Dante que son père italien traduit depuis des années et qui hante l'esprit du jeune peintre depuis toujours.
« Béatrice a été non seulement pour
Dante, la Dame adorée, l'amante idéale ; mais la tendresse mystique du poète l'a transfigurée et, pour ainsi dire, divinisée. Il en a fait sa muse inspiratrice, son guide, sa lumière. Elle a été pour lui l'étoile radieuse, l'astre propice illuminant son intelligence et son coeur, et épanchant sur son front le rayon divin qui fait jaillir la source des grandes pensées et des beaux vers. »
Gabriel Monavon
Elizabeth Siddal, plus souvent surnommée Lizzie (ou Sid par Rossetti) transfigure l'art de Rossetti. Mais comment aimer un idéal féminin quasi sacré ? Rossetti est un séducteur, il butine à droite et à gauche, surtout du côté des prostituées (Fanny) et des (futures) femmes de ses amis (Jane Burden Morris) malgré tout l'amour que lui porte Lizzie qui ne vit que pour incarner l'image que l'on attend d'elle. Artiste talentueuse elle aussi (peintre et poète), elle s'éteint pourtant à petit feu, fragilisée par la pneumonie que lui a causé son travail pour l'Ophélie de Millais (elle est restée dans l'eau glacée du bain en plein hiver sans que le jeune peintre s'en rende compte) et dépendante du laudanum qu'elle consomme en trop grande quantité. Elle meurt en 1862, à 32 ans, d'une overdose ou d'un suicide, chacun son interprétation.
Outre l'histoire tragique du couple Rossetti/Lizzie,
Philippe Delerm revient sur d'autres figures importantes de la confrérie : notamment le trio John Everett Millais,
John Ruskin et sa femme Euphemia (Effie Gray).
Ruskin est le critique d'art le plus influent de l'époque ; les préraphaélites tentent donc de lui plaire. Ses articles dans le Times sont déterminants et permettent l'envol de la confrérie. Mais derrière l'homme brillant,
Ruskin se révèle être un époux bien médiocre, à la limite de la maltraitance et de la perversité. Malheureuse auprès de lui, Effie trouve soutien et réconfort dans les bras de Millais mais il leur faudra attendre de longs mois (et un divorce scandaleux à l'époque) pour qu'ils puissent enfin convoler et connaître le bonheur de la vie à deux.

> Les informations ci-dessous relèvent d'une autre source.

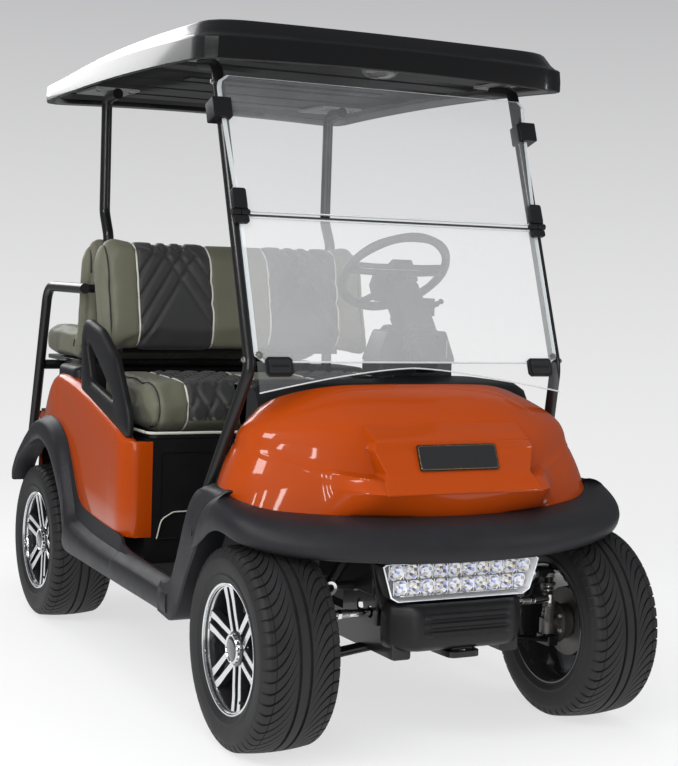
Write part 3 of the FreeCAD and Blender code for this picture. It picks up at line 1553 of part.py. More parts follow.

Philippe Delerm revient par la suite sur les connivences entre
John Ruskin et
Lewis Carroll, tous les deux très proches de jeunes filles pré-pubères qu'ils prennent sous leur aile (respectivement
Rose La Touche – qui sombrera dans l'anorexie à l'adolescence – et la petite Alice Liddell – qui sera l'inspiration de la célèbre
Alice au pays des merveilles)…
Et l'art dans tout ça ? Il est bel et bien présent. A chaque instant. Dans chaque aspect de la vie de ces hommes et femmes brillants qui étaient à la recherche du Beau. Grâce à l'intimité des artistes, on comprend d'ailleurs mieux leur vision et leurs oeuvres. On comprend mieux les opposés auxquels Rossetti a dû faire face : le corps ou l'âme, la chair ou le spirituel, le mortel ou le surnaturel ?… Cette Béatrice divinisée, pure et intouchable et pourtant si terrestre, si charnelle… La sensualité sacrée, voilà sans doute la meilleure définition du travail de
Dante Gabriel Rossetti.
Les éditeurs utilisent souvent des détails de tableaux préraphaélites pour illustrer leurs couvertures de romans, mais connaissez-vous les peintres qui se cachent derrière ? Soucieux de naturel, de détails et de couleurs vives, ils ont vécu et travaillé dans la deuxième moitié du XIXe siècle en Angleterre et traitaient de quelques thèmes récurrents : le Moyen Age, les scènes bibliques, la littérature (arthurienne, shakespearienne) et la poésie. Rossetti, Millais,
Ruskin, Siddal, Hunt, Burne-Jones, Morris… des noms que vous croiserez grâce à
Philippe Delerm et qui vous ouvriront les portes d'un mouvement bien particulier, tout en paradoxes et oppositions, tout en sensualité et sacralité.